--- Start GIVEN INFORMATION ---

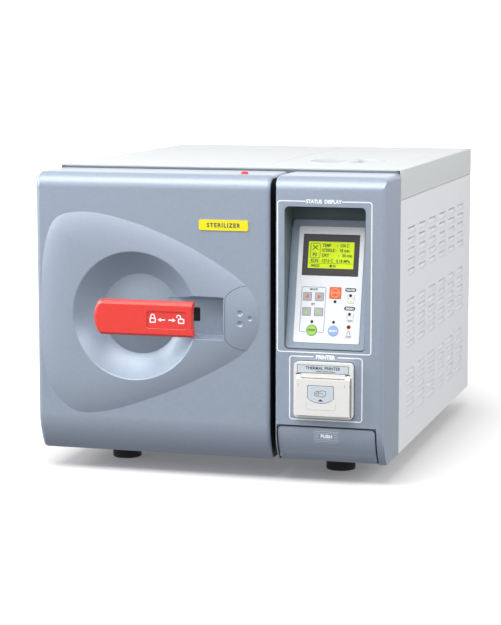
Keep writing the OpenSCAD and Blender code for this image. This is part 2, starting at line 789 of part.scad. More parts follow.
// Tip of the crown, where the thumb plate sits
module thumb_region(gap) polygon([[25.5 - gap, zb + 161.5 - gap], [25.5 - gap, zb + 216 + gap],
    [40, zb + 224.5 + gap], [55, zb + 233.5 + gap], [80, zb + 244], [80, zb + 136], [54, zb + 146.5 - gap],
    [40, zb + 154 - gap]]);

module crown() intersection() {
    along_y(front_y - 9, front_y + eps) translate([0, zb]) polygon(smooth(crown_points));
    translate([crown_at[0], front_y - crown_h + crown_r, crown_at[1]]) sphere(crown_r, $fn = 360);
}

module door_shell() difference() {
    intersection() {
        along_x(-hw, door_x1) polygon(moulding_side(0, door_back));
        along_z(zb - 1, zt) polygon(door_plan(0, door_back));
        along_y(front_y - 1, cab_y) polygon(moulding_front(-hw, door_x1, 8, 5, 0));
    }
    intersection() {
        along_x(-hw + wall, door_x1 - wall) polygon(moulding_side(wall, door_back + 1));
        along_z(zb, zt) polygon(door_plan(wall, door_back + 1));
        along_y(front_y, cab_y + 2) polygon(moulding_front(-hw, door_x1, 8, 5, wall));
    }
}

module door_cover() color(blue) {
    difference() {
        union() {
            door_shell();
            difference() {
                crown();
                along_y(front_y - 10, front_y) thumb_region(0.3);
            }
            turned_y(dish_x, cz) polygon([[0, -front_y - 1], [dish_r + 7, -front_y - 1],
                [dish_r + 7, -front_y - 8], [59, -front_y - dish_d - wall], [0, -front_y - dish_d - wall]]);
            block([-60, front_y + 1, channel_z[0] - wall],
                [channel_x1 + 3.5, front_y + channel_d + wall, channel_z[1] + wall]);
        }
        turned_y(dish_x, cz) polygon([[0, 10 - front_y], [dish_r + 3, 10 - front_y],
            [dish_r - 3, -front_y], [54, -front_y - dish_d], [0, -front_y - dish_d]]);
        block([-60, front_y - 10, channel_z[0]], [channel_x1, front_y + channel_d, channel_z[1]]);
        block([slot_x[0], front_y, slot_z[0]], [slot_x[1], front_y + 30, slot_z[1]]);
        rod_z(button_c[0], button_c[1], mould_top - 5, mould_top + 1, 5);
        hinge_notches();
    }
}

module door_plate() color(steel) {
    y1 = plate_y + plate_t;
    block([hinge_x + 10, plate_y, cz - 138], [62, y1, cz + 138]);
    for (x = [-200, 8], z = [zb + 75, zb + 305])
        rod_y(x, front_y + wall, plate_y + eps, z, 6);
    for (z = [grip_z0 + 3, grip_z1 + 7.5])
        block([-150, front_y + 26, z], [-20, plate_y + eps, z + 5]);
}

module pressure_disc() color([0.80, 0.81, 0.83]) {
    y0 = plate_y + plate_t;
    turned_y(cx, cz) polygon([[0, -y0], [138, -y0], [138, -y0 - 5], [108, -y0 - 5],
        [102, -y0 - 2], [0, -y0 - 2]]);
}

module door_gasket() color([0.90, 0.88, 0.84]) {
    y0 = plate_y + plate_t + 5;
    along_y(y0, flange_y - 0.3) translate([cx, cz]) difference() {
        circle(137);
        circle(126);
    }
}

module hinge_brackets() color(steel) {
    for (h = hinge_z) {
        rod_z(hinge_x, hinge_y, h - 8, h + 8, barrel_r);
        block([hinge_x - 5, hinge_y, h - 8], [hinge_x + 6, cab_y, h + 8]);
        rod_z(hinge_x, hinge_y, h - 20, h + 20, pin_r);
    }
}

module hinge_leaves() color(steel) {
    for (h = hinge_z, s = [-1, 1])
        difference() {
            union() {
                rod_z(hinge_x, hinge_y, h + s * 14.3 - 5.7, h + s * 14.3 + 5.7, barrel_r);
                block([hinge_x, hinge_y - 6, h + s * 14.3 - 5.7],
                    [hinge_x + 10, hinge_y + 4, h + s * 14.3 + 5.7]);
            }
            rod_z(hinge_x, hinge_y, h + s * 14.3 - 7, h + s * 14.3 + 7, pin_r + fit);
        }
}

// Dimples of the thumb plate: X, height, sphere radius, how far its centre is in front
dimples = [[46.5, 196.8, 4.9, 6.9], [46.5, 182.7, 4.9, 6.9], [59.5, 190, 3.9, 5.6]];

module thumb_plate() color(blue) {
    difference() {
        intersection() {
            crown();
            along_y(front_y - 10, front_y) thumb_region(0);
        }
        for (p = dimples)
            translate([p[0], front_y - p[3], zb + p[1]]) sphere(p[2]);
    }
}

module name_badge() color([0.95, 0.85, 0.10]) {
    along_y(front_y - 1, front_y) polygon(round_rect(-10, zb + 305, 57, zb + 319, 2));
}

module handle() color([0.86, 0.12, 0.08]) {
    y0 = front_y - 12;
    y1 = front_y + 9;
    zm = (grip_z0 + grip_z1) / 2;
    bow = asin((grip_z1 - grip_z0) / 2 / grip_bow);
    difference() {
        intersection() {
            along_x(grip_x0, grip_x1) polygon([[y1, grip_z0], [y0 + 5, grip_z0], [y0, grip_z0 + 8],
                [y0, grip_z1 - 7], [y0 + 5, grip_z1], [y1, grip_z1]]);
            along_y(y0 - 1, y1 + 1) polygon(concat(
                arc(grip_x0 + grip_bow, zm, grip_bow, 180 - bow, 180 + bow, 10),
                [[grip_x1, grip_z0], [grip_x1, grip_z1]]));
            along_z(zb, zt) polygon([[grip_x0 - 1, y0 - 1], [grip_x1 - 6, y0 - 1], [grip_x1, y0 + 6],
                [grip_x1, y1 + 1], [grip_x0 - 1, y1 + 1]]);
        }
        along_y(y0 - 1, y0 + 0.6) polygon(round_rect(-79.5, zb + 173.5, -24.7, zb + 196.5, 3));
    }
    block([-112, y1 - eps, slot_z[0] + 2], [-60, slider_y, slot_z[1] - 2]);
}

module lock_slider() color(steel) {
    y1 = slider_y + slider_t;
    block([-150, slider_y, grip_z0 + 9], [46, y1, grip_z1 + 6.5]);
    block([34, slider_y, cz - bolt_dz - 5], [46, y1, cz + bolt_dz + 5]);
    for (s = [-1, 1]) {
        z = cz + s * bolt_dz;
        block([34, y1 - eps, z - 5], [46, bolt_y + slider_t, z + 5]);
        block([20, bolt_y, z - 5], [34 + eps, bolt_y + slider_t, z + 5]);
    }
}

module release_button() color([0.80, 0.14, 0.10]) {
    rod_z(button_c[0], button_c[1], mould_top - wall - 3, mould_top + 1.5, 4.6);
    rod_z(button_c[0], button_c[1], mould_top - wall - 3, mould_top - wall - 0.3, 7);
}

base_pan();
feet();
front_frame();
left_side_panel();
right_side_panel();
top_cover();
rear_panel();
cover_screws();
control_housing();
display_panel();
membrane_overlay();
display_module();
display_window();
indicator_leds();
printer_frame();
print_mechanism();
chamber();
insulation_jacket();
steam_generator();
vacuum_pump();
clean_water_tank();
waste_water_tank();
condenser();
fan_frame();
solenoid_valves();
control_board();
power_supply();
rear_fittings();
mains_inlet();
hinge_brackets();
tank_lid();
filler_cap();
key_left();
key_right();
key_up();
key_down();
key_stop();
key_start();
key_select();
printer_lid();
platen_roller();
paper_roll();
service_flap();
power_switch();
clean_drain_knob();
waste_drain_knob();
fan_rotor();
tray_rack();
upper_tray();
lower_tray();
door_cover();
door_plate();
pressure_disc();
door_gasket();
hinge_leaves();
thumb_plate();
name_badge();
handle();
lock_slider();
release_button();
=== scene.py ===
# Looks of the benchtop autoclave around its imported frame.
# X to the right, Y to the back, Z up. Sizes are in millimetres until they reach Blender.
import json
import math

import bpy
import numpy as np
from mathutils import Matrix, Vector, geometry

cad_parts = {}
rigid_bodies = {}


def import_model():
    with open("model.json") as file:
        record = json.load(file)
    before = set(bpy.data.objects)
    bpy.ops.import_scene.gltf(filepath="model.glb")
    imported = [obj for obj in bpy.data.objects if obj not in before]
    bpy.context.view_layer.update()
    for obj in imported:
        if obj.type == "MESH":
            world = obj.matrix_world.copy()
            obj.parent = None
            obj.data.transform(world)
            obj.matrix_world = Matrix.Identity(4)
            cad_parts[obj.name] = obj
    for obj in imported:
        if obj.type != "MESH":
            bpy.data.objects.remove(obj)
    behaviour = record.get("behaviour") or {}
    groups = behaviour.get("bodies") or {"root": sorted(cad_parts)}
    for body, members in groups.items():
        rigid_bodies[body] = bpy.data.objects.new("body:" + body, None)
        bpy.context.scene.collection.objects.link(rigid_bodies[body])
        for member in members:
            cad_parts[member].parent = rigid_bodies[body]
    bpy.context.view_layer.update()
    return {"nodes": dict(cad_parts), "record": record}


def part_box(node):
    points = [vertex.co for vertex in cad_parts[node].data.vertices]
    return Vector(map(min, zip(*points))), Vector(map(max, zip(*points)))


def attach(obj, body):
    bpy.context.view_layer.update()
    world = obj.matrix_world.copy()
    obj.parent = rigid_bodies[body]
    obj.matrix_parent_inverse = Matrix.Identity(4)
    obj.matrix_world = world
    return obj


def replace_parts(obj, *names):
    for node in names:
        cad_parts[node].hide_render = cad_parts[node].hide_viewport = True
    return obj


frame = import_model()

MM = 0.001


def box_mm(node):
    low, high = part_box(node)
    return np.array(low) / MM, np.array(high) / MM


# ---------- main planes, from the frame ----------

HOUSING_LOW, HOUSING_HIGH = box_mm("control_housing")
DOOR_LOW, DOOR_HIGH = box_mm("door_cover")
COVER_LOW, COVER_HIGH = box_mm("top_cover")
HANDLE_LOW, HANDLE_HIGH = box_mm("handle")

BASE = HOUSING_LOW[2]
FRONT = HOUSING_LOW[1]
ROOF = HOUSING_HIGH[2]
CABINET = COVER_LOW[1]
SIDE = HOUSING_HIGH[0]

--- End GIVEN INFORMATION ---

(WHAT IS REQUIRED): Exactly and only the lines from the line that contains "door_cover();" through the line that contains "obj.matrix_world = world" are to be repeated as they stand.

(COMPLETE OUTPUT):
door_cover();
door_plate();
pressure_disc();
door_gasket();
hinge_leaves();
thumb_plate();
name_badge();
handle();
lock_slider();
release_button();
=== scene.py ===
# Looks of the benchtop autoclave around its imported frame.
# X to the right, Y to the back, Z up. Sizes are in millimetres until they reach Blender.
import json
import math

import bpy
import numpy as np
from mathutils import Matrix, Vector, geometry

cad_parts = {}
rigid_bodies = {}


def import_model():
    with open("model.json") as file:
        record = json.load(file)
    before = set(bpy.data.objects)
    bpy.ops.import_scene.gltf(filepath="model.glb")
    imported = [obj for obj in bpy.data.objects if obj not in before]
    bpy.context.view_layer.update()
    for obj in imported:
        if obj.type == "MESH":
            world = obj.matrix_world.copy()
            obj.parent = None
            obj.data.transform(world)
            obj.matrix_world = Matrix.Identity(4)
            cad_parts[obj.name] = obj
    for obj in imported:
        if obj.type != "MESH":
            bpy.data.objects.remove(obj)
    behaviour = record.get("behaviour") or {}
    groups = behaviour.get("bodies") or {"root": sorted(cad_parts)}
    for body, members in groups.items():
        rigid_bodies[body] = bpy.data.objects.new("body:" + body, None)
        bpy.context.scene.collection.objects.link(rigid_bodies[body])
        for member in members:
            cad_parts[member].parent = rigid_bodies[body]
    bpy.context.view_layer.update()
    return {"nodes": dict(cad_parts), "record": record}


def part_box(node):
    points = [vertex.co for vertex in cad_parts[node].data.vertices]
    return Vector(map(min, zip(*points))), Vector(map(max, zip(*points)))


def attach(obj, body):
    bpy.context.view_layer.update()
    world = obj.matrix_world.copy()
    obj.parent = rigid_bodies[body]
    obj.matrix_parent_inverse = Matrix.Identity(4)
    obj.matrix_world = world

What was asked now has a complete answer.